In the said decision this Court further held that when the electoral roll which is a public document is produced before the Court, the Court is required to presume its genuineness, and by virtue of Section 81 read with Section 4 of the Evidence Act, the Court shall regard the fact entered in the electoral roll as proved unless and until it is disproved. Relying on the above Full Bench decision of this Court, in Linga Mallik v. Ajudhya Mallikani, AIR 1974 Orissa 107, this Court held that an entry in the electoral roll showing the plaintiff to be the wife of her deceased husband is a relevant fact admissible in evidence. So the recitals in Ext. 2, the voters list, clearly show that Padmavati Mohapatra, aged 20 years on the relevant date, was the wife of the defendant and was living in the same house with the defendant. Ext. 3 is the certified copy of the birth certificate issued under Section 17 of the Registration of Births and Deaths Act, 1969 by the Department of Health & Family Planning, Government of Orissa, which is also admissible as a public document under Section 35 of the Evidence Act. So in view of Section 81 read with Section 4 of the Evidence Act, the recitals in Ext. 3 that a male child by name Manoranjan Mohapatra whose father’s name is Purnananda Mohapatra, was born in village Raghubirpatna on 30-7-77 can be safely relied on. The defendant is admittedly a resident of village Raghubirpatna. He admits that in his village there is no other person named Purnananda Mohapatra, son of Dhadhibanau Mohapatra, accepting himself, So the recitals in Exts. 2 and 3 clearly establish the case of the plaintiff that during the relevant period the defendant and the said Padmavati were living in the house of the defendant as husband and wife and through Padmavati the defendant had a son. At the time of the marriage between the defendant and Padmavati, the defendant has his spouse, the plaintiff, living, and so the defendant’s marriage with Padmavati in contravention of Clause (1) of Section 5 of the Hindu Marriage Act is void ab initio. Hence as the plaintiff has satisfactorily proved that during the relevant period, the defendant was having sexual relationship with another lady Padmavati in the same house, under Section 18(2) of the Hindu Adoption and Maintenance Act, the plaintiff was entitled to live separately from the defendant without forfeiting her claim to maintenance and provision for separate residence.
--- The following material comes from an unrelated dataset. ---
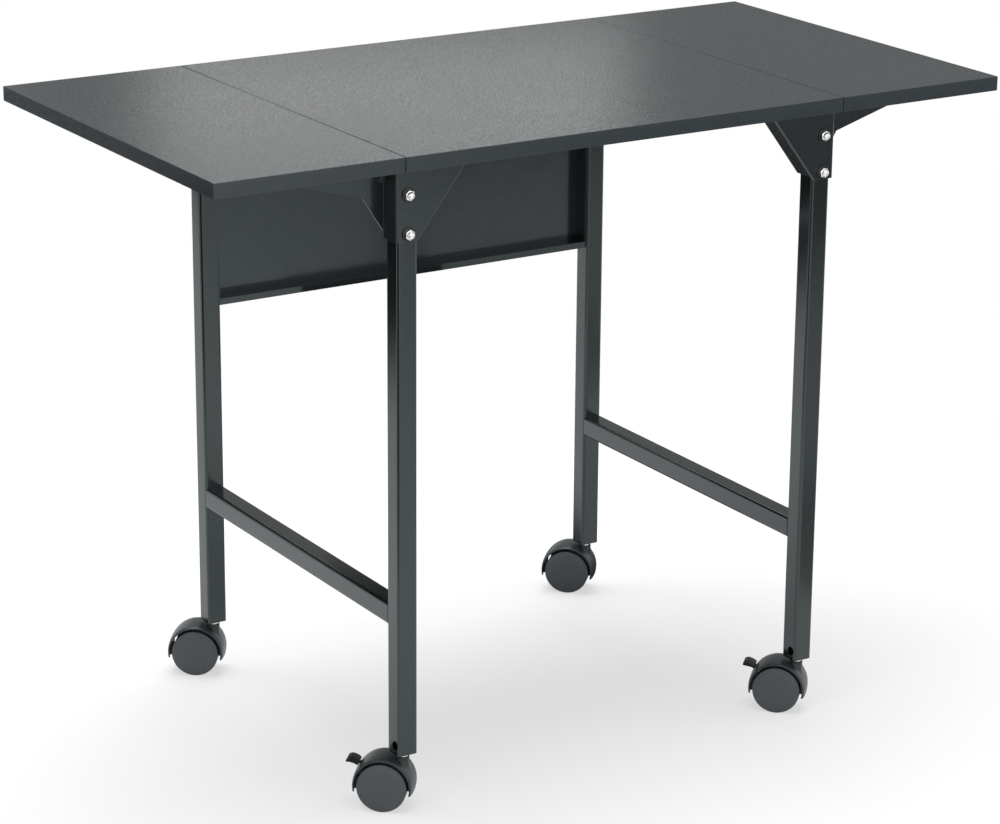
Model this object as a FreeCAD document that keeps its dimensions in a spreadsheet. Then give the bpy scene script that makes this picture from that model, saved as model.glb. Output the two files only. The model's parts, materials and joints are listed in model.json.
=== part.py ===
"""Typewriter table on casters, with a drop leaf at each end.

Millimetres. +Z is up, +X runs along the length of the top to the right, -Y is the front.
The origin is on the floor, in the middle of the table's footprint, rear casters included.
"""

import FreeCAD, Part

import math
import os

import Sketcher

SIZES = [
    # the three boards
    ("length", 914.4, "top with both leaves up"),
    ("depth", 470.0, "top, front to rear"),
    ("height", 677.0, "floor to top surface"),
    ("board", 15.0, "board thickness"),
    ("seam", 0.8, "gap between centre board and leaf"),
    ("band", 0.8, "edge band thickness"),
    # square tube frame
    ("frame_length", 511.0, "over the outer faces of the legs"),
    ("side_overhang", 0.3, "centre board past the legs' outer faces"),
    ("front_overhang", 17.5, "top past the front legs"),
    ("rear_overhang", 14.9, "top past the rear legs"),
    ("tube", 22.2, "side of the square tube"),
    ("tube_wall", 1.2, "wall of the square tube"),
    ("tube_round", 3.2, "outer corner radius of the tube"),
    ("leg_clearance", 60.0, "floor to the lower end of a leg"),
    ("bar_height", 195.0, "floor to the underside of a side bar"),
    # pressed brackets
    ("plate", 2.0, "bracket steel"),
    ("bend", 1.8, "outer bend radius of a bracket"),
    ("bracket_drop", 72.0, "height of a bracket"),
    ("gusset_reach", 77.0, "gusset at the top, from the leg's outer face"),
    ("gusset_foot", 22.4, "gusset at the bottom, from the leg's outer face"),
    ("gusset_lip", 22.0, "depth of the folded gusset edge behind the leg's face"),
    ("cheek_depth", 22.5, "depth of the side cheek behind the leg's face"),
    ("ear_length", 26.0, "screw ear of a rear bracket, past the cheek"),
    # leaf pivots and arms
    ("lug_radius", 5.5, "pivot lug"),
    ("lug_length", 8.9, "pivot lug along its axis"),
    ("lug_proud", 0.5, "lug's end past the cheek"),
    ("pivot_drop", 10.0, "underside of the top to the pivot axis"),
    ("pin", 3.2, "pivot pin radius"),
    ("pin_head", 4.9, "pivot pin head radius"),
    ("pin_head_height", 2.2, "pivot pin head height"),
    ("running_fit", 0.06, "radial clearance of a turning fit"),
    ("side_play", 0.3, "gap beside a turning piece"),
    ("arm_plate", 1.8, "leaf arm steel"),
    ("arm_reach", 119.0, "arm tip from the leg's outer face"),
    ("arm_nose", 3.0, "height of the arm at its tip"),
    ("arm_knee", 24.5, "knee of the lower edge from the leg's outer face"),
    ("arm_knee_drop", 30.5, "underside of the leaf to the knee"),
    ("arm_root_drop", 65.0, "underside of the leaf to the arm's lowest point"),
    ("arm_flange", 17.0, "width of the screwed flange"),
    ("arm_flange_start", 18.0, "flange begins this far from the leg's outer face"),
    ("arm_flange_end", 112.0, "flange ends this far from the leg's outer face"),
    # back panel
    ("sheet", 1.0, "panel steel"),
    ("panel_depth", 19.0, "depth of the folded panel edges"),
    ("panel_drop", 241.5, "underside of the top to the panel's lowest edge"),
    ("panel_lip", 7.0, "return lip under the bottom edge"),
    ("panel_screw_upper", 30.0, "underside of the top to the upper side screw"),
    ("panel_screw_lower", 110.0, "underside of the top to the lower side screw"),
    ("panel_screw", 1.8, "side screw radius"),
    ("panel_screw_length", 5.0, "side screw behind the panel's edge"),
    # fasteners
    ("bolt", 3.0, "leg bolt radius"),
    ("bolt_play", 0.2, "clearance of a bolt or screw hole"),
    ("bolt_upper", 26.0, "underside of the top to the upper bolt"),
    ("bolt_lower", 64.5, "underside of the top to the lower bolt"),
    ("bolt_grip", 9.0, "bolt length behind the leg's face"),
    ("hex", 6.0, "corner radius of a nut"),
    ("head_hex", 5.3, "corner radius of a leg bolt's head"),
    ("hex_height", 3.0, "height of a leg bolt's hexagon"),
    ("cap", 3.9, "radius of the domed cap on a leg bolt's head"),
    ("cap_height", 3.6, "height of that cap"),
    ("nut_height", 5.0, "height of a nut"),
    ("washer", 7.2, "washer radius"),
    ("washer_thick", 1.2, "washer thickness"),
    ("screw", 1.9, "wood screw radius"),
    ("screw_grip", 10.0, "wood screw in its board"),
    ("screw_spare", 1.0, "pilot hole past the screw's end"),
    ("screw_head", 3.8, "wood screw head radius"),
    ("screw_head_height", 2.2, "wood screw head height"),
    # casters
    ("wheel", 25.4, "wheel radius"),
    ("wheel_inner", 6.2, "inner face of a wheel from the caster's middle"),
    ("wheel_outer", 19.6, "outer face of a wheel from the caster's middle"),
    ("wheel_bevel", 0.8, "bevel of the tread's outer edge"),
    ("wheel_ring", 21.6, "radius of the groove in the wheel's face"),
    ("ring_depth", 0.5, "depth and half width of that groove"),
    ("axle", 2.5, "axle radius"),
    ("axle_half", 15.0, "half length of the axle"),
    ("trail", 18.6, "swivel axis to the axle"),
    ("hood_half", 17.6, "half width of the hood"),
    ("hood_rim", 29.8, "hood radius at its rims"),
    ("hood_crown", 1.4, "extra radius in the middle of the hood"),
    ("hood_flat", 8.0, "half width of the crown's top"),
    ("hood_wall", 1.6, "hood wall"),
    ("hood_edge", 0.6, "bevel of the hood's rims"),
    ("hood_tail", 5.8, "axle down to the hood's trailing edge"),
    ("hood_nose", 7.5, "axle down to the hood's leading edge"),
    ("core_half", 5.6, "half width of the hood's core between the wheels"),
    ("core_boss", 7.5, "core radius round the axle"),
    ("core_inner", 13.0, "axle to the gap in the core at its trailing side"),
    ("front_gap_angle", 14.0, "degrees of that gap over the axle, beside a brake"),
    ("rear_gap_angle", 38.0, "degrees of that gap over the axle, without a brake"),
    ("stem", 3.94, "stem radius in the leg socket"),
    ("stem_root", 3.5, "stem radius in the hood"),
    ("stem_foot", 27.0, "floor to the lower end of the stem"),
    ("stem_rise", 34.0, "stem above the lower end of the leg"),
    ("neck", 6.8, "radius of the hood's neck"),
    ("neck_top", 56.0, "floor to the top of the neck"),
    ("collar", 5.8, "radius of the stem collar"),
    ("snap_drop", 7.0, "top of the stem to the snap groove"),
    ("snap_height", 2.4, "height of the snap groove"),
    ("snap_depth", 0.6, "depth of the snap groove"),
    ("socket_depth", 36.0, "socket plug inside the leg"),
    ("front_left_angle", 139.0, "degrees from +X to the caster's trail"),
    ("front_right_angle", 135.5, "degrees from +X to the caster's trail"),
    ("rear_left_angle", 144.0, "degrees from +X to the caster's trail"),
    ("rear_right_angle", 137.0, "degrees from +X to the caster's trail"),
    # brake levers of the front casters
    ("brake_pin", 1.25, "brake lever pin radius"),
    ("brake_trail", 19.5, "axle to the brake pin, along the trail"),
    ("brake_rise", 15.5, "axle up to the brake pin"),
    ("lever_angle", 38.5, "degrees that the lever points up at rest"),
    ("tongue", 1.9, "half width of the lever's tongue"),
    ("tongue_height", 2.2, "half height of the tongue at the pin"),
    ("slot", 2.4, "half width of the slot in the hood"),
    ("slot_reach", 4.6, "brake pin to the corners of the slot's floor"),
    ("lever_boss", 2.6, "boss radius of the lever"),
    ("pedal_half", 9.5, "half width of the pedal"),
    ("pedal_root", 7.6, "brake pin to the pedal"),
    ("pedal_reach", 19.9, "brake pin to the pedal's tip"),
    ("pedal_thick", 2.6, "pedal thickness"),
    ("pedal_rise", 1.6, "crest of the pedal above the tongue's middle"),
    ("pedal_fall", 5.0, "tip of the pedal below the tongue's middle"),
    # place of the table in its frame
    ("origin_y", 8.4, "middle of the footprint behind the middle of the frame"),
]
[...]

9. Point No. 2 :–So it remains to be considered as to what is the quantum of maintenance that should be awarded to the plaintiff. On a consideration of the evidence on record it is seen that it can be safely held that by the relevant date the defendant was owning Ac. 7.11 of land. There is reliable evidence to show that the defendant has interest in a Pokhari. Hence having regard to the properties of the defendant, I agree with the finding of the trial court that the defendant must be getting an annual income of about Rs. 3,500/- per year from his properties in the minimum. Considering such factors as the status of the parties, cost of, living by the relevant date, the other obligations of the defendant, besides his obligation to maintain the plaintiff, etc., it is quite reasonable if maintenance is calculated at the rate of Rs. 3/- per day. Likewise awarding the plaintiff a sum of Rs. 1,000/- towards separate residence also is quite reasonable. Hence I agree with the trial court that it is just and reasonable that the plaintiff should be awarded maintenance at the rate of Rs. 90/- per month besides Rs. 1,000/- towards her separate residence.
10. In the result, I see no merit in the appeal and therefore I hereby confirm the judgment and decree passed by the trial court. The appeal is accordingly dismissed; but as none appeared for the respondent in this Court, there will be no order as to costs.